Tous les voyageurs qui ont fait, même en chemin de fer, le trajet de Milan à Vérone, ont pu remarquer une succession de collines qui semblent former les derniers échelons de la chaîne des Alpes expirant dans les plaines de la Lombardie. Semblables à des barrages successifs alignés le long des lacs Majeur, de Varese, de Côme, d’Iseo et de Garde, ces collines, séparées par des vallées à fond plat, des petits lacs, des marais et des tourbières, sont les moraines terminales des grands glaciers qui descendaient jadis du versant méridional de la chaîne comprise entre le Mont-Rose et le Saint-Gothard. Redoutes naturelles, elles ont été le théâtre des batailles de Castiglione, Lonato, San-Martino et Solferino. L’aspect général de ce pays est celui que M. Desor[1] a désigné sous le nom de paysage morainique, conservant les mêmes traits dans la Brianza milanaise entre Côme et Lecco, — près de Thun en Suisse du côté de Stockhorn ; au nord de Lindau, sur les bords du lac de Constance, — aux environs de Salzbourg en Tyrol, et au pied des Pyrénées autour du lac de Lourdes.

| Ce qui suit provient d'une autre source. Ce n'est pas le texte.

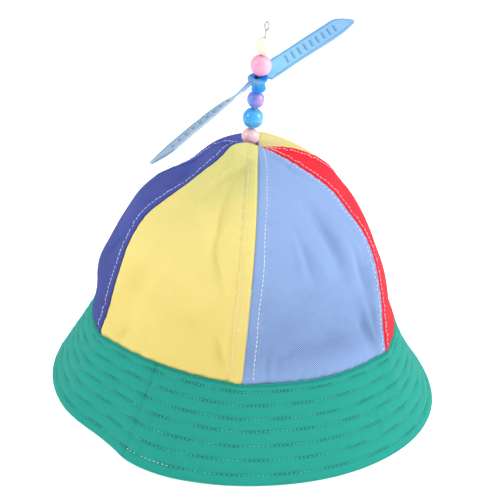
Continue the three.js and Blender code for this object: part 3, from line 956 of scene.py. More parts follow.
# What only the looks have: narrow creases, the raised tip of the front panel, and what
# takes back a part of two dents of the solids
CREASES = (
    # azimuth, up, wide, long, lean, depth
    Dent(-56, 0.895, 0.11, 0.075, 0, 0.03),
    Dent(-26, 0.955, 0.08, 0.05, 0, 0.02),
    Dent(-22, 0.795, 0.045, 0.12, 9, 0.016),
    Dent(-29.5, 0.775, 0.026, 0.11, 18, -0.026),
    Dent(-33, 0.83, 0.016, 0.06, 22, -0.007),
    Dent(-18.8, 0.56, 0.022, 0.18, -9, -0.014),
    Dent(-13.8, 0.39, 0.022, 0.14, -24, -0.012),
    Dent(-49, 0.27, 0.09, 0.21, 28, -0.018),
    Dent(-41, 0.23, 0.06, 0.18, 35, 0.01),
    Dent(-49.5, 0.05, 0.02, 0.08, 24, -0.016),
    Dent(-18.5, 0.18, 0.09, 0.11, -10, -0.013),
    Dent(-38, 0.06, 0.018, 0.07, 22, -0.007),
    Dent(-8.5, 0.1, 0.02, 0.1, -17, -0.01),
    Dent(41, 0.55, 0.07, 0.15, 10, 0.016),
    Dent(38.9, 0.5, 0.052, 0.22, -8, -0.037),
    Dent(23.6, 0.44, 0.026, 0.15, -12, -0.012),
    Dent(30.5, 0.4, 0.03, 0.12, -18, 0.007),
    Dent(20.3, 0.43, 0.022, 0.12, -5, 0.007),
    Dent(51.5, 0.345, 0.028, 0.15, -8, -0.022),
    Dent(51.5, 0.12, 0.024, 0.13, -17, -0.019),
    Dent(54, 0.17, 0.022, 0.12, -14, -0.014),
    Dent(47, 0.12, 0.022, 0.12, -17, 0.008),
    Dent(31, 0.12, 0.048, 0.25, 88, -0.025),
    Dent(16, 0.1, 0.03, 0.1, 60, -0.009),
    Dent(7.8, 0.06, 0.018, 0.08, 0, -0.012),
    Dent(11.5, 0.05, 0.018, 0.05, 0, -0.009),
    Dent(-72, 0.33, 0.018, 0.2, 38, -0.01),
    Dent(-76, 0.16, 0.02, 0.1, 52, -0.008),
    Dent(-76, 0.62, 0.02, 0.1, 30, -0.008),
    Dent(88, 0.3, 0.025, 0.16, 8, -0.008),
    Dent(104, 0.55, 0.02, 0.14, -12, -0.008),
    Dent(150, 0.42, 0.025, 0.2, 14, -0.009),
    Dent(170, 0.2, 0.02, 0.14, -24, -0.008),
    Dent(-160, 0.5, 0.025, 0.18, 12, -0.008),
    Dent(-140, 0.18, 0.02, 0.14, 30, -0.008),
    Dent(-100, 0.25, 0.02, 0.14, -20, -0.008),
)


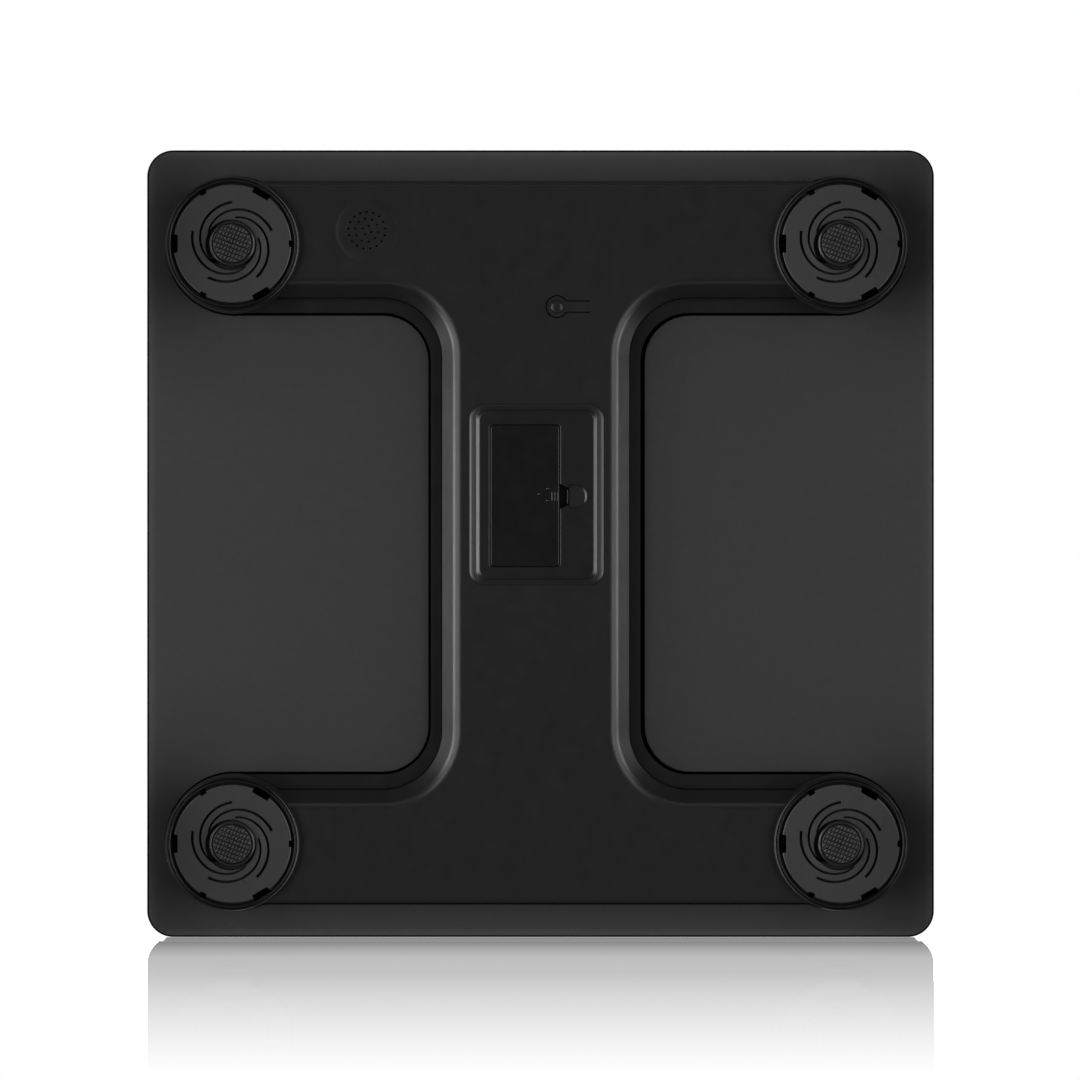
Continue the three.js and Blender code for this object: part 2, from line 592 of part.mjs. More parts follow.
function boardScrew(side) {
  const { shank, head } = SCREW;
  const seat = BOARD.top + 0.1;
  return turned(side * SCREW.x, SCREW.y, [
    [0, BASE.floor + 1], [shank, BASE.floor + 2], [shank, seat],
    [head, seat], [head, seat + 0.8], [head - 0.8, seat + 1.3], [0, seat + 1.3],
  ], 12);
}

function lcdBlock({ halfX, halfY, bottom, top }) {
  return box(-halfX, halfX, LCD.y - halfY, LCD.y + halfY, bottom, top);
}

function lcdGasket() {
  const { halfX, halfY, wall, bottom, top } = GASKET;
  const hole = { halfX: halfX - wall, halfY: halfY - wall, bottom: bottom - 1, top: top + 1 };
  return cut(lcdBlock(GASKET), lcdBlock(hole));
}

function speaker() {
  const { x, y, radius, magnet, basket, top } = SPEAKER;
  const { floor } = BASE;
  return turned(x, y, [
    [0, floor + 0.6], [7, floor + 0.9], [radius - 1, floor + GAP], [radius, floor + GAP],
    [radius, basket - 1], [magnet + 2, basket], [magnet, basket], [magnet, top], [0, top],
  ], 24);
}

function speakerLead() {
  return swept(SPEAKER_LEAD.path, ringSection(...SPEAKER_LEAD.section, 6), 8);
}

// ---------- batteries and contacts ----------
const batteryX = (side) => DOOR.x + side * CELL_AAA.pitch;

// A battery along Y, its raised end at nubY and pointing along way (1 or -1).
function battery(side, nubY, way) {
  const { radius, body, nub, nubLength, z } = CELL_AAA;
  const profile = [
    [0, 0], [radius - 0.5, 0], [radius, 0.5], [radius, body - 0.5], [radius - 0.5, body],
    [nub, body], [nub, body + nubLength], [0, body + nubLength],
  ];
  const points = profile.map(([r, along]) => new THREE.Vector2(r, along));
  const geometry = new THREE.LatheGeometry(points, 20);
  geometry.rotateZ(way > 0 ? 0 : Math.PI);
  geometry.translate(batteryX(side), nubY - way * (body + nubLength), z);
  return solid(geometry);
}

function coil(side, fromY, toY) {
  const { wire, tip, turns, points } = SPRING;
  const path = Array.from({ length: points + 1 }, (_, i) => {
    const share = i / points;
    const radius = SPRING.radius + (tip - SPRING.radius) * share;
    const angle = 2 * Math.PI * turns * share;
    const [across, up] = [radius * Math.cos(angle), radius * Math.sin(angle)];
    return [batteryX(side) + across, fromY + (toY - fromY) * share, CELL_AAA.z + up];
  });
  return swept(path, ringSection(wire, wire, 5), 32);
}

function contactPlate(x0, x1, y0) {
  return box(x0, x1, y0, y0 + CONTACT.thick, CONTACT.low, CONTACT.high);
}

function contactBridge() {
  const y0 = cavityY[0] + 0.2;
  const plate = contactPlate(cavityX[0] + 0.6, cavityX[1] - 0.6, y0);
  return union(plate, coil(-1, y0 + 0.2, y0 + 0.2 + SPRING.length));
}

function contactEnd(side, sprung) {
  const x = batteryX(side);
  const y0 = cavityY[1] - 0.2 - CONTACT.thick;
  const tabEnd = cavityY[1] + CAVITY.wall + 1.4;
  const tab = box(x - 1.2, x + 1.2, y0 + 0.1, tabEnd, CONTACT.high - 1.3, CONTACT.high - 0.7);
  const plate = union(contactPlate(x - 4.6, x + 4.6, y0), tab);
  return sprung ? union(plate, coil(side, y0 + 0.2, y0 + 0.2 - SPRING.length)) : plate;
}

function batteryLead(side) {
  const x = batteryX(side);
  const { radius, start, height, landing } = BATTERY_LEAD;
  const from = cavityY[1] + CAVITY.wall + start;
  const path = [
    [x, from, height + 0.2], [x, from + 12, height],
    [x * 0.7, landing - 13, height], [x * 0.7, landing, height - 0.6],
  ];
  return swept(path, ringSection(radius, radius, 6), 8);
}

// ---------- the assembly ----------
const scale = new THREE.Group();
scale.name = 'bathroom_scale';
const base = new THREE.Group();
base.position.x = BASE_OFFSET;
scale.add(base);

function place(name, body, material, group = base) {
  const mesh = new THREE.Mesh(geometryOf(body), material);
  mesh.name = name;
  group.add(mesh);
}

place('glass_platform', glassPlatform(), MAT.glass, scale);
place('back_print', backPrint(), MAT.print, scale);
place('adhesive_tape', adhesiveTape(), MAT.tape);
place('base_housing', baseHousing(), MAT.black);
place('battery_door', batteryDoor(), MAT.black);
place('door_latch', doorLatch(), MAT.black);
place('unit_button', unitButton(), MAT.black);

for (const corner of CORNERS) {
  place(`foot_disc_${corner.name}`, footDisc(corner), MAT.disc);
  place(`foot_stud_${corner.name}`, footStud(corner), MAT.disc);
  place(`foot_pad_${corner.name}`, footPad(corner), MAT.rubber);
  place(`load_cell_${corner.name}`, loadCell(corner), MAT.steel);
  place(`strain_gauge_${corner.name}`, strainGauge(corner), MAT.gauge);
  place(`cell_lead_${corner.name}`, cellLead(corner), MAT.cable);
}

place('main_board', mainBoard(), MAT.board);
place('board_chip', boardChip(), MAT.chip);
place('tact_switch', tactSwitch(), MAT.chip);
place('board_screw_left', boardScrew(-1), MAT.steel);
place('board_screw_right', boardScrew(1), MAT.steel);
place('lcd_backlight', lcdBlock(BACKLIGHT), MAT.backlight);
place('lcd_panel', lcdBlock(LCD), MAT.lcd);
place('lcd_gasket', lcdGasket(), MAT.foam);
place('speaker', speaker(), MAT.chip);
place('speaker_lead', speakerLead(), MAT.cable);

const nubBack = cavityY[1] - 0.2 - CONTACT.thick - 0.15;
const nubFront = cavityY[0] + 0.2 + CONTACT.thick + 0.15;
place('battery_left', battery(-1, nubBack, 1), MAT.battery);
place('battery_right', battery(1, nubFront, -1), MAT.battery);
place('contact_bridge', contactBridge(), MAT.steel);
place('contact_positive', contactEnd(-1, false), MAT.steel);
place('contact_negative', contactEnd(1, true), MAT.steel);
place('battery_lead_positive', batteryLead(-1), MAT.cable);
place('battery_lead_negative', batteryLead(1), MAT.cableBlack);

export default scale;
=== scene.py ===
"""Looks of the digital bathroom scale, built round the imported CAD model.
Shapes are given in millimetres and become metres when their mesh is made. Lights and camera are in metres."""
import math

import bpy
from mathutils import Euler, Matrix, Vector


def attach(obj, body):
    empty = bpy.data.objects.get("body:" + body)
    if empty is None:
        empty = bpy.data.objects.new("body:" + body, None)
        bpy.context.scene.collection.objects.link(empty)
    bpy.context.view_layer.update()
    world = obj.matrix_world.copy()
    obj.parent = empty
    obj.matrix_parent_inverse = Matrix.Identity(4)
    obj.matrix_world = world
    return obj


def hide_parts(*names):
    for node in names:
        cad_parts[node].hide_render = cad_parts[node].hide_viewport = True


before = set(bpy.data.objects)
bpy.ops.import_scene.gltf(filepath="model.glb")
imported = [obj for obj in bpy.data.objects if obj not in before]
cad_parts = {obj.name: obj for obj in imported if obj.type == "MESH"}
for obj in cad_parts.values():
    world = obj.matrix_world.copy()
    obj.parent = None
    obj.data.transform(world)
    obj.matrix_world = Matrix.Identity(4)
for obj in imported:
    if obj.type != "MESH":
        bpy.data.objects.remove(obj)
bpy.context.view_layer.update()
MM = 0.001

# ---------- driving dimensions, in millimetres ----------
PAST = 1  # how far a cutter reaches past what it cuts
SUNK = 0.5  # how deep one part is sunk into another that it is fused to
ROUND = 128  # segments round a foot

GLASS = {"half": 150, "corner": 10, "bottom": 19.8, "top": 25.8, "arris": 0.75}
ARRIS_SHAPE = [(0, 1), (0.08, 0.62), (0.3, 0.3), (0.62, 0.08), (1, 0)]  # height and inset, in arrises
# the print's last entry is how far in from its edge a painted glow makes it lighter
PRINT = {"half": 149.25, "corner": 9.25, "bottom": 19.45, "top": 19.75, "painted_glow_edge": 3.2}
BASE_OFFSET = 1.5  # the base sits a little off the middle of the glass
WINDOW = {"x": BASE_OFFSET, "y": 117, "half_x": 32, "half_y": 14, "corner": 2}

RIM, FLANGE, FACE, FLOOR = 18.6, 16.6, 5.0, 7.0  # the heights of the base, whose face is its lowest side
BAR = {"half_x": 115, "front": -137.1, "back": 138.1, "draft": 2, "wall": 2.6, "edge": 1.1, "edge_steps": 8}
BAY = {"x": 40.6, "lopsided": 0.7, "half_y": 87.5, "corner": 18, "reach": 160, "arc": 28}
# how far the bay's edge moves in at the flange and at the face, and how much further along Y
BAY_STEP, BAY_FACE, BAY_EXTRA = 4.7, 12.6, 1.4
# the inner side of the bay's wall, as heights and how far the edge moves in
BAY_INSIDE = [(FLOOR - PAST, 12.6), (FLOOR, 12.6), (9, 10), (12, 8.4), (FLANGE, 7.8), (RIM + 2, 7.8)]
# the tape's open edge shows as a black line that stands in for the shadow at the flange's edge
FLANGE_EDGE = 0.35  # how much of the tape's edge the flange leaves open
SLOPE = {"angle": 53, "radius": 4.9, "steps": 12}  # a straight slope under a rounded edge
# the line near the slope's edge, and the groove below it
LIP = {"width": 0.75, "drop": 0.16, "slant": 0.01, "toe": 0.1, "toe_height": 0.15, "toe_end": 0.001,
       "groove": 0.4, "depth": 1.2}

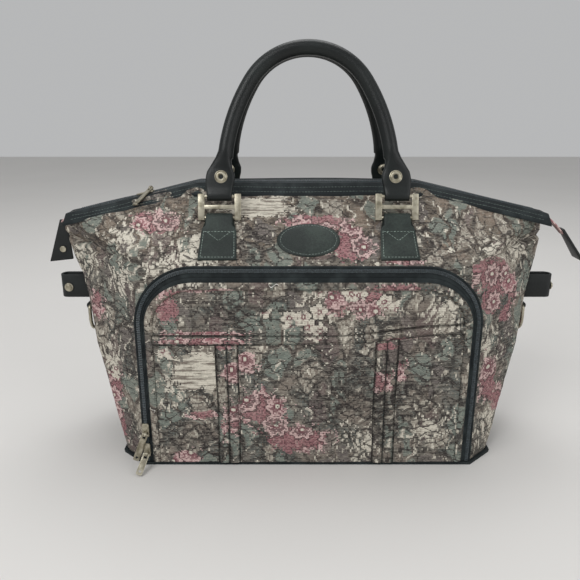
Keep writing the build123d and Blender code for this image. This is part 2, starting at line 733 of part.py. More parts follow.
# ---------------------------------------------------------------- side loops, chapes and D-rings
side_lean = math.atan(side_spread)
d_bar_places = {}
for side, side_name in ((-1, "left"), (1, "right")):
    side_normal = (side * math.cos(side_lean), 0, -math.sin(side_lean))

    def on_side(height):
        """Point of the side face at a height, in the bag's middle plane."""
        return Vector(side * (base_half_length + side_spread * height), 0, height)

    with BuildPart() as loop:
        with BuildSketch(Plane.XY.offset(loop_low)):
            with Locations((side * (loop_reach - 30), 0)):
                RectangleRounded(60, 2 * loop_half_width, loop_half_width - 0.5)
                inner_half = loop_half_width - loop_leather
                RectangleRounded(60 - 2 * loop_leather, 2 * inner_half, inner_half - 0.5, mode=Mode.SUBTRACT)
        extrude(amount=loop_height)
        split(bisect_by=Plane(origin=on_side(0), z_dir=side_normal), keep=Keep.TOP)
    loop.part.label = side_name + "_loop"
    export_step(loop.part, "parts/" + side_name + "_loop.step")

    stud_height_z = loop_low + 0.45 * loop_height
    if side < 0:
        stud_frame = Plane(origin=(side * (loop_reach - 10), -loop_half_width, stud_height_z), z_dir=(0, -1, 0))
    else:
        stud_frame = Plane(origin=(side * loop_reach, 0, stud_height_z), z_dir=(1, 0, 0))
    with BuildPart() as stud:
        with BuildSketch(stud_frame):
            Circle(stud_radius)
        extrude(amount=stud_height * 0.4)
        with BuildSketch(stud_frame.offset(stud_height * 0.4)):
            Circle(stud_radius * 0.62)
        extrude(amount=stud_height * 0.6)
    stud.part.label = side_name + "_loop_stud"
    export_step(stud.part, "parts/" + side_name + "_loop_stud.step")

    # The chape is sewn on the side face and folded outwards round the D-ring's bar at its top.
    chape_frame = Plane(origin=on_side(chape_foot), x_dir=(0, side, 0), z_dir=side_normal)
    bar_along = (chape_bar_height - chape_foot) / math.cos(side_lean)
    d_fold_radius = d_wire_radius + fold_clearance + leather
    with BuildPart() as chape:
        with BuildSketch(chape_frame):
            Rectangle(2 * chape_half_width, bar_along, align=(Align.CENTER, Align.MIN))
        extrude(amount=leather)
        bar_place = chape_frame.from_local_coords(Vector(0, bar_along, d_fold_radius))
        with BuildSketch(Plane(origin=bar_place, x_dir=chape_frame.y_dir, z_dir=chape_frame.x_dir)):
            Circle(d_fold_radius)
        extrude(amount=chape_half_width - 1.5, both=True)
        with BuildSketch(Plane(origin=bar_place, x_dir=chape_frame.y_dir, z_dir=chape_frame.x_dir)):
            Circle(d_wire_radius + fold_clearance)
        extrude(amount=chape_half_width + 5, both=True, mode=Mode.SUBTRACT)
    chape.part.label = side_name + "_chape"
    export_step(chape.part, "parts/" + side_name + "_chape.step")
    d_bar_places[side_name] = bar_place

    ring_frame = Plane(origin=bar_place, x_dir=(0, side, 0), z_dir=(side, 0, 0))
    curve_middle = -(d_drop - d_half_width)
    with BuildPart() as d_ring:
        with BuildLine(ring_frame) as d_path:
            Line((-d_half_width + 3, 0), (d_half_width - 3, 0))
            RadiusArc((d_half_width - 3, 0), (d_half_width, -3), 3)
            Line((d_half_width, -3), (d_half_width, curve_middle))
            RadiusArc((d_half_width, curve_middle), (-d_half_width, curve_middle), d_half_width)
            Line((-d_half_width, curve_middle), (-d_half_width, -3))
            RadiusArc((-d_half_width, -3), (-d_half_width + 3, 0), 3)
        wire = d_path.wire()
        with BuildSketch(Plane(origin=wire @ 0, z_dir=wire % 0)):
            Circle(d_wire_radius)
        sweep(path=wire)
    d_ring.part.label = side_name + "_d_ring"
    export_step(d_ring.part, "parts/" + side_name + "_d_ring.step")
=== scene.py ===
"""Zip-top carpet bag in tapestry cloth, with a round-cornered front pocket and two rolled leather handles.

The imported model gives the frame: metres, X to the right, -Y to the front, Z up, origin under the middle.
"""
import json
import logging
import math
from dataclasses import dataclass, field
from enum import Enum
from typing import Callable, Sequence

import bpy
import numpy as np
from mathutils import Matrix, Vector, noise

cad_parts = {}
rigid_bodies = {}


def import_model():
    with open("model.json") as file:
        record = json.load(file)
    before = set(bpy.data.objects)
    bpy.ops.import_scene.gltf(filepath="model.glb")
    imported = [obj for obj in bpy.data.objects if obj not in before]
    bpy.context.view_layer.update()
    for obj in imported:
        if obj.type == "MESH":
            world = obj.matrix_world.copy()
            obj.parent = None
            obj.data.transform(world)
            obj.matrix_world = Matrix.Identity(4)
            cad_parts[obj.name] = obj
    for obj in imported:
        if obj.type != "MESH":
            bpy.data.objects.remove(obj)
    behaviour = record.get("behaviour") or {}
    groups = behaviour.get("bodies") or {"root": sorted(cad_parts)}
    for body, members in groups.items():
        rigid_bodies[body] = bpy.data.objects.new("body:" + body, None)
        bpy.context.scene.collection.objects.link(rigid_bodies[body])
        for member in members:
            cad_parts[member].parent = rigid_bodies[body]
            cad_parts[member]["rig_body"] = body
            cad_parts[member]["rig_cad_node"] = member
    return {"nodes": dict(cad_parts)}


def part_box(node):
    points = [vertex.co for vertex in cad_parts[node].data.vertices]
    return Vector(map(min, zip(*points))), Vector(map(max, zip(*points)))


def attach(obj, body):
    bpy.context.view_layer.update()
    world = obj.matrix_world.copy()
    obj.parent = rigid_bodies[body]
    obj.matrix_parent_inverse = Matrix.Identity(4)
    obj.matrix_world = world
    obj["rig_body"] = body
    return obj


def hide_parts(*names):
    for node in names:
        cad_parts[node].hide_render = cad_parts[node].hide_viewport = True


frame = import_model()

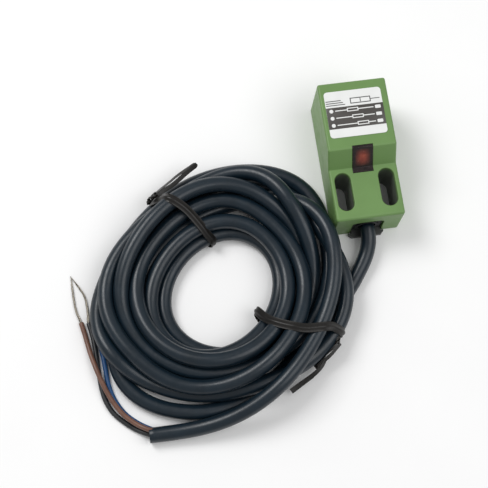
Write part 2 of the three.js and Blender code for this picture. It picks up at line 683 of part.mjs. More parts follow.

MM. Zollikofer, Omboni et de Mortillet avaient déjà donné une esquisse de ces anciennes moraines, dont les géologues italiens nous doivent la monographie détaillée. Une découverte récente vient ajouter à l’intérêt qu’elles ont toujours éveillé. Transportons-nous à l’extrémité méridionale de la branche occidentale du lac de Côme à la station de Camerlata, tête de la ligne de Côme à Milan. Une série de collines presque parallèles entre elles s’étendent de l’est à l’ouest. Sur une de ces collines, le docteur Casella de Côme et le marquis Rosalès Sigalini, amateur de géologie, habitant le château d’un village voisin appelé Bernate, découvrirent, au milieu d’excavations creusées pour extraire du sable, un gisement de coquilles

  1. Die Moränen Landschaft, 1874.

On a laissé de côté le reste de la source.